Las niñas futbolistas encuentran modelos en los que poderse reconocer, pero no solo, porque contar con ellos hace que aquellas otras que en condiciones de invisibilidad nunca se habrían planteado jugar al fútbol (lo que no se ve no existe), lo incorporen como opción y elección. Los números hablan por sí solos. Si en 2010 había 33.755 licencias federadas de fútbol femenino, en 2022 la cifra asciende a 87.827, según datos del Ministerio de Cultura y Deporte. Que el número de futbolistas se haya triplicado en 12 años, convirtiendo al fútbol en el tercer deporte con más federadas, hace pensar que lo que sí se ve ayuda a que también exista. Aunque los datos del Ministerio no están desagregados por edad, quienes tenemos cerca a niñas que juegan sabemos que este crecimiento también incluye a las etapas infantiles, pues encontrar categorías de benjamina o alevina para pequeñas futbolistas ya no es, por fortuna, la odisea que hasta hace muy poco —en mi experiencia, apenas tres años— era.

Con todo, los efectos a celebrar de la circunstancia de que el fútbol femenino esté dejando de ser una rareza va más allá de las niñas que puedan sentirse directamente interpeladas por los goles que marca Olga Carmona o por los que para Cata Coll: nos incluye, y ese es su mayor avance, a todas y a todos.

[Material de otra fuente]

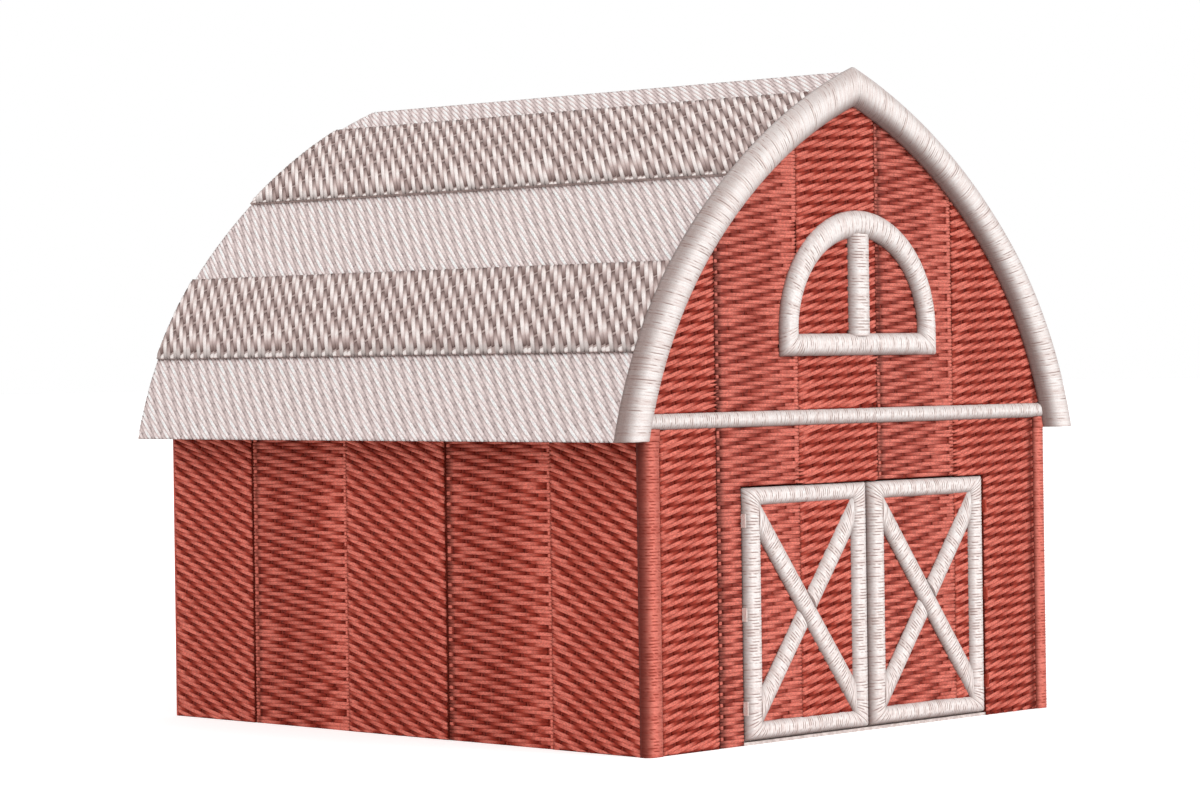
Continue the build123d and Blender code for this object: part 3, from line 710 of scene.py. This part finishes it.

En primer lugar, porque rompe con uno de los efectos más nocivos que tiene el que falten referentes de mujeres, y es el de que se naturalice y normalice un mundo sin nosotras. En un deporte como el fútbol, en el que hasta hace muy poco tiempo las niñas solo podían optar a jugar en equipos mixtos, compuestos por una abrumadora mayoría de niños y por un reducidísimo puñado de niñas que acababan interiorizando su condición de extrañas para abandonar, en muchos casos, un terreno en el que no eran esperadas, el que se haya roto con la naturalidad de su ausencia es un avance fundamental. También en esto la selección española ha hecho historia este verano: el numeroso público que ha estado en vilo frente al televisor para verlas jugar demuestra que ya no será posible normalizar que falten ellas. Se trata del mismo público que, batiendo audiencias, permite aventurar un segundo efecto del que congratularnos, y es el hecho de que el talento de nuestra selección haya provocado emoción no solo entre esas aficionadas o futuras futbolistas que lo han seguido con ojos atentos sino, también, en multitud de hombres y niños que lo han sentido como algo propio. No se trata de ninguna obviedad. Cuando los datos nos siguen mostrando que las mujeres tomamos en consideración las cosas que hacen los hombres en una proporción mucho más elevada que a la inversa, que cambien las tornas debe ser motivo de celebración. The Authority gap (la brecha de autoridad), lo denominó la periodista británica Mary Ann Sieghart en un libro en el que ponía numerosos ejemplos con los que evidenciar que cuesta más ser tomadas en serio, pero también conseguir que los hombres se interesen por lo que hacemos (un ejemplo elocuente lo constituyen las reducidas cifras de lectores hombres que tienen las escritoras mujeres, incluso las más vendidas). Igualmente en esto nuestra selección femenina ha hecho historia, rompiendo esa frontera invisible y consiguiendo que todas y todos nos hayamos emocionado con nuestro fútbol. Solo nos queda, pues, celebrar como se merece a nuestras espléndidas jugadoras.